HoYoverse’s Long Game: From Combat Game to Life in New Eridu
Stepping back, Version 2.6 illustrates where HoYoverse seems to be steering Zenless Zone Zero in the long term.
First, it validates the idea that interludes are not just filler. By using the interlude banner to debut a long‑teased faction and bake a full management sim into the event layer, 2.6 arguably does more to expand the game’s day‑to‑day identity than a conventional story chapter would have.
Second, it locks in slice‑of‑life as a pillar, not a garnish. Acting as event planner, scheduler, and social‑media wrangler for Angels of Delusion reframes what being a Proxy means. You are not just the person who dives into Hollows and saves the city at the last second. You are also the gig worker who keeps New Eridu’s idols on schedule. That mundane, grindy realism is what makes the festival feel lived in.
Third, it doubles down on live‑service continuity. Gilded Carrot Day is not just a one‑time party. It becomes a reference point the game can return to each year, with evolving characters and traditions.
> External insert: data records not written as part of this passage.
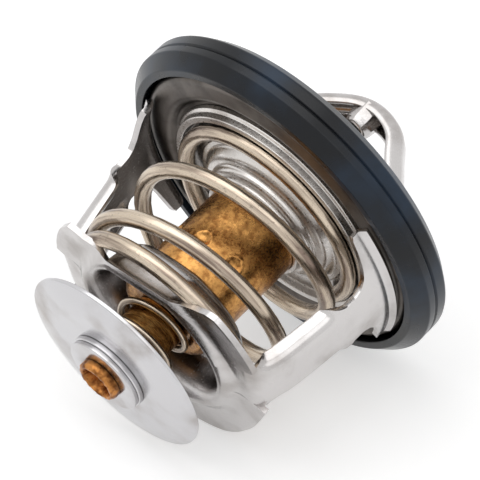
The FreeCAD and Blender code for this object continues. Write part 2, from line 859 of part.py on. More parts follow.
# Upper bridge: a channel that arches over the opening and holds the piston in a pocket.
def make_bridge():
    s = size
    foot = s.flange_sheet + s.bridge_sheet - s.seat_drop
    right = [
        (s.crown_half, s.bridge_height),
        (s.shoulder_reach, s.shoulder_height),
        (s.knee_reach, s.knee_height),
        (s.foot_reach, foot),
        (s.foot_reach + s.foot_length, foot),
    ]
    left = [(-x, z) for x, z in reversed(right)]
    arch = softened(left + right, s.bridge_sheet.value * 1.6)
    body = new_body("upper_bridge")
    under = side_line(arch, -s.bridge_sheet)
    sketch = outline(body, "crown_side", "XZ_Plane", arch + under[::-1])
    extrude(body, "crown", sketch, s.bridge_half_width * 2.0)
    raised = arch[4:-4]
    deep = side_line(raised, -s.bridge_depth)
    sketch = outline(body, "wall_side", "XZ_Plane", raised + deep[::-1])
    extrude(body, "walls", sketch, s.bridge_half_width * 2.0)
    roof = side_line(raised, -s.bridge_sheet)
    clear = side_line(raised, -s.bridge_depth - s.bridge_sheet)
    sketch = outline(body, "channel_side", "XZ_Plane", roof + clear[::-1])
    inner_width = (s.bridge_half_width - s.bridge_sheet) * 2.0
    extrude(body, "channel", sketch, inner_width, kind="Pocket")
    add_pocket(body)


def add_pocket(body):
    """The closed cup under the crown that takes the top of the piston."""
    s = size
    roof = s.bridge_height - s.bridge_sheet
    points = [
        (ZERO, s.pocket_bottom),
        (s.pocket_radius, s.pocket_bottom),
        (s.pocket_radius, roof),
        (ZERO, roof),
    ]
    sketch = outline(body, "pocket_section", "XZ_Plane", points)
    revolve(body, "pocket_cup", sketch)
    inside = s.pocket_radius - s.bridge_sheet
    floor = s.pocket_bottom + s.bridge_sheet
    above = s.bridge_height + s.bridge_sheet
    points = [(ZERO, floor), (inside, floor), (inside, above), (ZERO, above)]
    sketch = outline(body, "pocket_bore_section", "XZ_Plane", points)
    revolve(body, "pocket_bore", sketch, kind="Groove")


def main():
    for make in (
        make_seal,
        make_flange,
        make_valve,
        make_cap,
        make_element,
        make_guide,
        make_ring,
        make_piston,
        make_packing,
        make_boot,
        make_wax,
        make_frame,
        make_main_spring,
        make_stem,
        make_bypass_disc,
        make_washers,
        make_bypass_spring,
        make_bridge,
    ):
        make()
    doc.recompute()
    for item in doc.Objects:
        if "Invalid" in item.State or "Error" in item.State:
            raise RuntimeError(f"{item.Label} failed: {item.State}")
    os.makedirs("parts", exist_ok=True)
    for node in nodes:
        shape = node.Shape
        if shape.isNull() or not shape.isValid() or not shape.Solids:
            raise RuntimeError(f"{node.Label} has no valid solid")
        shape.exportStep(os.path.join("parts", node.Label + ".step"))
        print(f"{node.Label}: {len(shape.Solids)} solid, {shape.Volume:.1f} mm3")


main()
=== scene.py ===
"""Looks of an engine coolant thermostat, built round its CAD frame.

The rubber rim seal, the pressed steel frame, the valve, both coil springs, the wax element and
the bypass disc are modelled here as finished surfaces. The object's lengths are millimetres and
the studio's are metres.
"""

import logging
import math
from collections.abc import Callable, Sequence
from dataclasses import dataclass
from enum import Enum
from typing import ClassVar

import bmesh
import bpy
from mathutils import Matrix, Vector, kdtree, noise

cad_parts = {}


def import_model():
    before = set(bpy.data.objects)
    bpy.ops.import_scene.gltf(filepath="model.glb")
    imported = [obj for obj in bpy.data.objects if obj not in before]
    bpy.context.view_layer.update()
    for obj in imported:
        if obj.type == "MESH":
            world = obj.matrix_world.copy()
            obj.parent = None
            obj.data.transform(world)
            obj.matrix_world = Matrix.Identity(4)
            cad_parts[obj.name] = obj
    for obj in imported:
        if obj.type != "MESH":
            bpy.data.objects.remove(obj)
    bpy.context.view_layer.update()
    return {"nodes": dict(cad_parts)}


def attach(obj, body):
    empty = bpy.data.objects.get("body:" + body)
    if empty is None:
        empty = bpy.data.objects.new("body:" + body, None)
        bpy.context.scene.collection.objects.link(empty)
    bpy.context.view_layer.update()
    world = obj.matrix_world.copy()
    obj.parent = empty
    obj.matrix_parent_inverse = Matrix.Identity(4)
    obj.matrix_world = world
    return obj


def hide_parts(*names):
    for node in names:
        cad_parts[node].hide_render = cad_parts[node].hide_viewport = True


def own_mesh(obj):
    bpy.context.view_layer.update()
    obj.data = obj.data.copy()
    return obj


LOG = logging.getLogger("thermostat")
MM = 0.001
WHITE = (1.0, 1.0, 1.0, 1.0)
# The Mix node's sockets for colours, which share their names with its other sockets.
FACTOR, FIRST, SECOND, MIXED = 0, 6, 7, 2

Pair = tuple[float, float]
Triple = tuple[float, float, float]
# Radius, height and rounding of one corner of a turned section.
Corner = tuple[float, float, float]
# Turns from the start, height and mean radius at one place of a coil.
Station = tuple[float, float, float]


class Body(Enum):
    """The moving groups that a piece can ride."""

    FRAME = "frame"
    VALVE = "valve_group"
    BYPASS = "bypass"


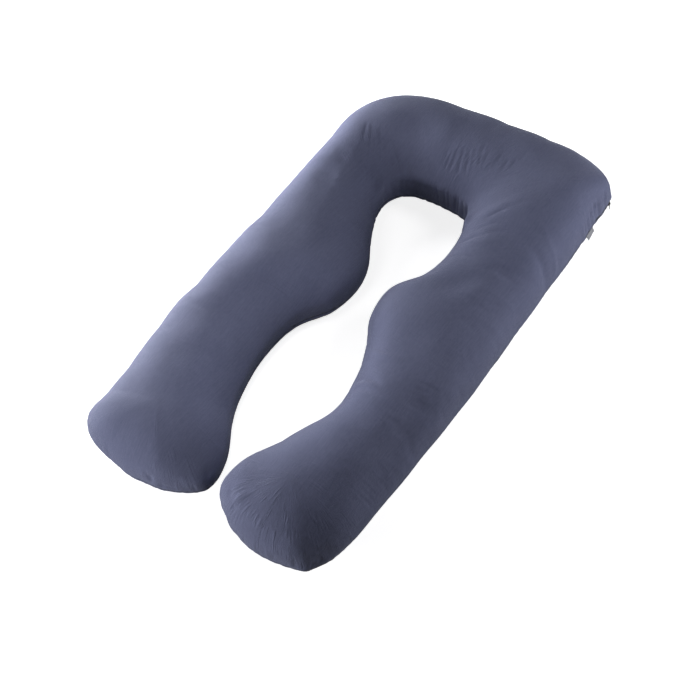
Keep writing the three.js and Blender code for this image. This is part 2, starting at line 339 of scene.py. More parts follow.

Angels of Delusion slot neatly into that plan as a recurring fixture, the kind of idol unit that can host future concerts, collaborations, and cross‑event cameos without needing new heavy lore justification every time.
Combat‑focused players still get what they came for: Sunna and Aria bring fresh team archetypes, Hollow Zero sees new layers, and the usual challenge ladders return. But the soul of 2.6 lives in the small things: juggling rehearsal times, refreshing feeds, checking in on nervous idols before a show.
If earlier seasons were about proving that Zenless Zone Zero can stand as a premium‑feeling action game, “Encore for an Old Dream” is about proving that New Eridu can carry a slice‑of‑life calendar. Angels of Delusion, fittingly, are the bridge between those two ideas. They fight in the Hollows at night and trend on the Inter‑Knot by morning, and Version 2.6 asks you to care about both.